Режет ухо Сортир Сортирович Унитазов (285) и некоторые другие фамилии и прозвища, в них больше брани, чем фантазии. Не изменяет ли тут авторам вкус?

Каков общий итог?

Есть книги читаемые, малочитаемые и нечитаемые вовсе. Фантастика читается вся, и самая хорошая, и самая плохая. Одним своим крылом она касается высокого эпоса, как Гомер и Библия, другим уходит в массовую культуру, где владычествуют рокамболи, пинкертоны, фантомасы.

<…>

Фантастика Стругацких серьезна. Это социальная фантастика, по своему происхождению связанная с многовековой традицией утопической литературы, сыгравшей такую важную роль в истории общественной мысли, ищущей пути в будущее.

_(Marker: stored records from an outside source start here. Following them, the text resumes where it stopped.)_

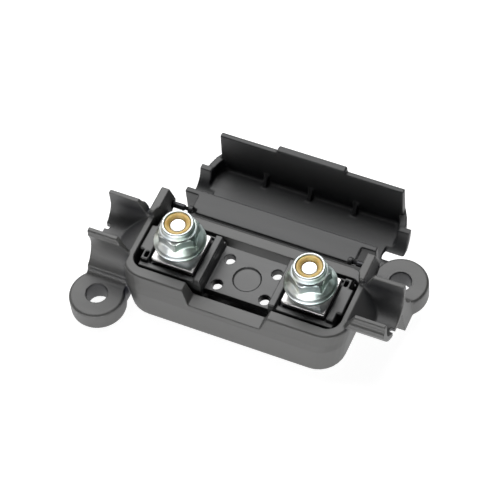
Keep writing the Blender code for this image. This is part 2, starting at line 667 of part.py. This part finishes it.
def build_stud(side):
    """An M5 stud on a hexagon head, with a chamfered dog point."""
    axis = (side * STUD_X, 0.0, 0.0)
    name = side_name(side) + "_stud"
    shank = [(0.0, STUD_TIP_Z), (STUD_TIP_R - 0.2 * MM, STUD_TIP_Z), (STUD_TIP_R, STUD_TIP_Z - 0.2 * MM),
             (STUD_TIP_R, 19.5 * MM), (STUD_R, 18.8 * MM), (STUD_R, STUD_FOOT_Z + MM), (0.0, STUD_FOOT_Z + MM)]
    stud = add_object(name, turned_mesh(name, shank, axis, 32), PARTS, STUD_METAL)
    radius = STUD_HEAD_AF / 2 / math.cos(math.pi / 6)
    join(stud, cylinder_mesh("stud_head", radius, (axis[0], 0.0, STUD_FOOT_Z), (axis[0], 0.0, STUD_HEAD_TOP_Z), 6))
    smooth(stud)


def nut_cone():
    """Flange, hexagon height and crown of the nut as one turned outline, without its bore."""
    hex_r = NUT_AF / 2 / math.cos(math.pi / 6)
    rim = NUT_Z + 0.9 * MM
    return [(0.0, NUT_TOP_Z), (CROWN_R - 0.5 * MM, NUT_TOP_Z), (CROWN_R - 0.12 * MM, NUT_TOP_Z - 0.15 * MM),
            (CROWN_R, NUT_TOP_Z - 0.6 * MM), (CROWN_R, NUT_TOP_Z - 1.5 * MM), (hex_r - 0.5 * MM, 19.4 * MM),
            (hex_r, 18.9 * MM), (hex_r, 17.2 * MM), (hex_r + 0.15 * MM, 16.6 * MM), (FLANGE_R - 0.3 * MM, rim),
            (FLANGE_R, rim - 0.25 * MM), (FLANGE_R, NUT_Z + 0.3 * MM), (FLANGE_R - 0.3 * MM, NUT_Z), (0.0, NUT_Z)]


def build_nut(side, turn):
    """A flanged lock nut: the turned outline cut to six flats above the flange."""
    axis = (side * STUD_X, 0.0, 0.0)
    name = side_name(side) + "_flange_nut"
    nut = add_object(name, turned_mesh(name, nut_cone(), axis, 48), PARTS, NUT_METAL, (side * STUD_X, 0.0, NUT_Z))
    for flat in range(6):
        cut(nut, flat_cutter(side, turn + 60.0 * flat))
    bore = (side * STUD_X, 0.0)
    cut(nut, cylinder_mesh("nut_bore", NUT_BORE_R, (*bore, NUT_Z - MM), (*bore, NUT_TOP_Z + MM), 36))
    cut(nut, cylinder_mesh("crown_recess", RING_OUTER_R + 0.15 * MM, (*bore, NUT_TOP_Z - 1.8 * MM),
                           (*bore, NUT_TOP_Z + MM), 36))
    smooth(nut)


def flat_cutter(side, degrees):
    """A block outside one flat; its foot slopes outwards to leave the cone of the flange."""
    outline = [(NUT_AF / 2, 16.9 * MM), (FLANGE_R + MM, 15.75 * MM), (FLANGE_R + MM, 22 * MM), (NUT_AF / 2, 22 * MM)]
    mesh = prism_mesh("nut_flat", outline, -4.0 * MM, 4.0 * MM)
    mesh.transform(Matrix.Translation((side * STUD_X, 0.0, 0.0)) @ Matrix.Rotation(math.radians(degrees), 4, "Z"))
    return mesh


def build_nylon_ring(side):
    name = side_name(side) + "_nylon_ring"
    top, foot, soft = 20.95 * MM, 19.7 * MM, 0.2 * MM
    profile = [(RING_OUTER_R - soft, top), (RING_OUTER_R, top - soft), (RING_OUTER_R, foot), (RING_INNER_R, foot),
               (RING_INNER_R, top - 0.35 * MM), (RING_INNER_R + 0.3 * MM, top)]
    mesh = turned_mesh(name, profile, (side * STUD_X, 0.0, 0.0), 40)
    smooth(add_object(name, mesh, PARTS, NYLON, (side * STUD_X, 0.0, foot)))


def build_pin(side):
    """The hinge pin: pressed into the fin, shouldered, with a thin journal in the lid's eye."""
    name = side_name(side) + "_hinge_pin"
    outer = FIN_X[1] - 0.1 * MM
    shoulder = outer - PIN_SHOULDER_X
    end = outer - JOURNAL_END_X
    profile = [(0.0, end), (JOURNAL_R - 0.1 * MM, end), (JOURNAL_R, end - 0.1 * MM), (JOURNAL_R, shoulder)]
    profile += [(PIN_R - 0.2 * MM, shoulder - 0.03 * MM), (PIN_R, shoulder - 0.25 * MM)]
    profile += [(PIN_R, 0.15 * MM), (PIN_R - 0.15 * MM, 0.0), (0.0, 0.0)]
    mesh = turned_mesh(name, profile, (0.0, 0.0, 0.0), 24)
    mesh.transform(Matrix.Translation((side * outer, HINGE_Y, HINGE_Z))
                   @ Matrix.Rotation(-side * math.pi / 2, 4, "Y"))
    smooth(add_object(name, mesh, PARTS, PIN_METAL))


build_base()
build_carrier()
build_lid()
for end, nut_turn in ((-1, 12.0), (1, -6.0)):
    build_plate(end)
    build_stud(end)
    build_nut(end, nut_turn)
    build_nylon_ring(end)
    build_pin(end)
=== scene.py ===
"""Looks for the strip-fuse holder: moulded shells, zinc lock nuts, threaded studs and studio light."""

import math

import bmesh
import bpy
from mathutils import Matrix, Vector


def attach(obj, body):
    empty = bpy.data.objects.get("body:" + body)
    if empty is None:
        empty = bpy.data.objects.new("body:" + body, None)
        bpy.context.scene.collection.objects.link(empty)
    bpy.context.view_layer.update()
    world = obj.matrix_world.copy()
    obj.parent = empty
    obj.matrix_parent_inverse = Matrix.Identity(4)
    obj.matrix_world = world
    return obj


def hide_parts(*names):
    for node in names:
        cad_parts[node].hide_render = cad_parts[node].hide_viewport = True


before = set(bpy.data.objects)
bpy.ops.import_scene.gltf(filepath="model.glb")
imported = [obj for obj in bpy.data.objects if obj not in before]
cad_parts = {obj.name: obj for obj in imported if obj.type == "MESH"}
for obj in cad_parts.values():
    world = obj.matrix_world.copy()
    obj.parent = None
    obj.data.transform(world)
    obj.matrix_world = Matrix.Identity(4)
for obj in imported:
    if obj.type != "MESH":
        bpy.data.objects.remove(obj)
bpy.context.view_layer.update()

MM = 0.001
STUD_X = 15.0 * MM
HINGE = Vector((0.0, 12.2 * MM, 8.0 * MM))


# ---------------------------------------------------------------- materials

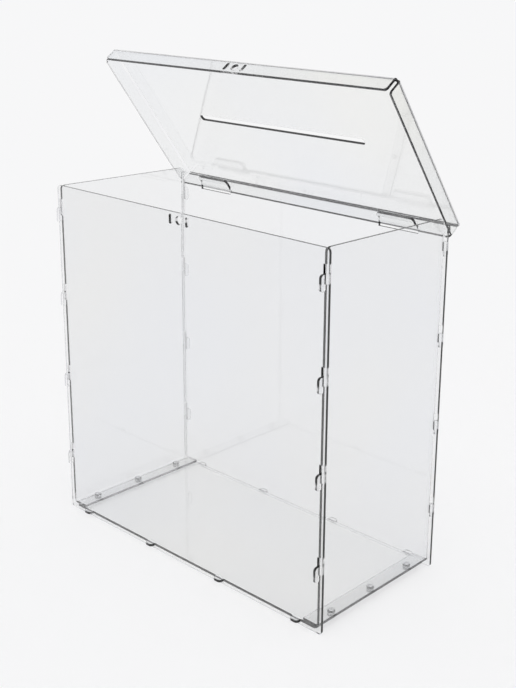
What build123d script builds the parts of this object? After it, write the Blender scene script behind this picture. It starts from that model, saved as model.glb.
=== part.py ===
from build123d import *
import math
import os

os.makedirs("parts", exist_ok=True)

# A clear ballot box cut from one thickness of plastic sheet and hooked together, with a hinged lid.
# Every length is in millimetres. X runs along the front, Y from front to back, Z up from the floor.

# Sheet and overall sizes
sheet = 3.0
panel_width = 400.0
panel_height = 389.0
rear_step = 5.0
box_depth = 181.0
top_corner_round = 4.0
foot_corner_round = 3.0
seat_gap = 0.2

# Side panels, each with a flange folded in over the base plate
side_inset = 3.5
flange_width = 21.5
fold_inner_round = 1.0

# Hooks on the front and rear edges of the side panels, and the closed slots that take them
hook_count = 4
lowest_slot_base = 64.2
slot_height = 18.5
top_slot_gap = 0.2
neck_height = 9.3
lip_drop = 6.6
lip_thickness = 5.6
lip_round = 3.6
slot_side_gap = 0.25

# Base plate and the tabs that reach through the front and rear panels
base_underside = 2.5
base_setback = 5.0
base_corner_round = 3.0
tab_count = 4
tab_margin = 25.0
tab_width = 11.0
tab_reach = 4.4
tab_round = 3.5
tab_slot_gap = 0.3

# Snap rivets that hold the flanges down on the base plate
rivet_count = 3
rivet_inset = 10.5
rivet_margin = 26.0
rivet_shank_round = 2.4
rivet_hole_gap = 0.3
rivet_head_round = 4.2
rivet_head_height = 2.2
rivet_head_soften = 1.0
rivet_foot_round = 3.8
rivet_foot_height = 1.7
rivet_foot_soften = 0.6

# Seal opening: a round hole between two upright slots, in the front panel and in the lid
seal_drop = 7.6
seal_hole_round = 4.5
seal_slot_spacing = 12.2
seal_slot_width = 4.0
seal_slot_height = 10.0

# Lid: a shallow tray turned over the rim, with two tongues folded in from its rear skirt
lid_side_gap = 1.0
lid_end_gap = 2.0
lid_rest_gap = 0.2
skirt_depth = 18.0
plate_corner_round = 0.5
skirt_corner_round = 3.0
tongue_margin = 67.0
tongue_width = 48.0
tongue_reach = 16.5
tongue_round = 4.0
tongue_drop = 2.1
hinge_slot_gap = 0.3
hinge_slot_side_gap = 1.0
lid_open_angle = 54.0
lid_stop_angle = 60.0

# Slot in the lid where the folded sheet goes in
entry_length = 239.0
entry_width = 7.5
entry_centre_x = 5.0
entry_setback = 7.4
entry_round = 3.0

# Places that follow from the sizes above, from the floor up and from the middle out
front_face = -box_depth / 2
front_inner = front_face + sheet
rear_face = box_depth / 2
rear_inner = rear_face - sheet
inner_depth = rear_inner - front_inner
rear_height = panel_height - rear_step
fold_outer_round = fold_inner_round + sheet
skirt_end_inset = fold_outer_round + plate_corner_round
base_top = base_underside + sheet
flange_top = base_top + sheet
side_outer = panel_width / 2 - side_inset
side_middle = side_outer - sheet / 2
base_width = (side_outer - base_setback) * 2
hook_reach = sheet + seat_gap + lip_thickness
seal_height = panel_height - seal_drop

# Rows of hooks, tabs and rivets
lid_width = panel_width + (lid_side_gap + sheet) * 2
lid_depth = box_depth + (lid_end_gap + sheet) * 2
lid_top = panel_height + lid_rest_gap + sheet
skirt_edge = lid_top - skirt_depth
highest_slot_base = skirt_edge - top_slot_gap - slot_height
hook_pitch = (highest_slot_base - lowest_slot_base) / (hook_count - 1)
tab_pitch = (base_width - tab_margin * 2) / (tab_count - 1)
rivet_pitch = (inner_depth - rivet_margin * 2) / (rivet_count - 1)
rivet_row_x = side_outer - rivet_inset
rivet_hole_round = rivet_shank_round + rivet_hole_gap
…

Наконец, фантастика Стругацких по художественному уровню может соперничать с лучшими образцами этого жанра.

Большинство указанных недостатков относится не к категорическим требованиям переделки, а носит характер пожеланий, которые могли бы сделать талантливые произведения, с моей точки зрения, более цельными и совершенными. Хотя, я понимаю, такие пожелания не обязательно могут совпасть с внутренним ощущением и намерением как самих авторов, так и других читателей.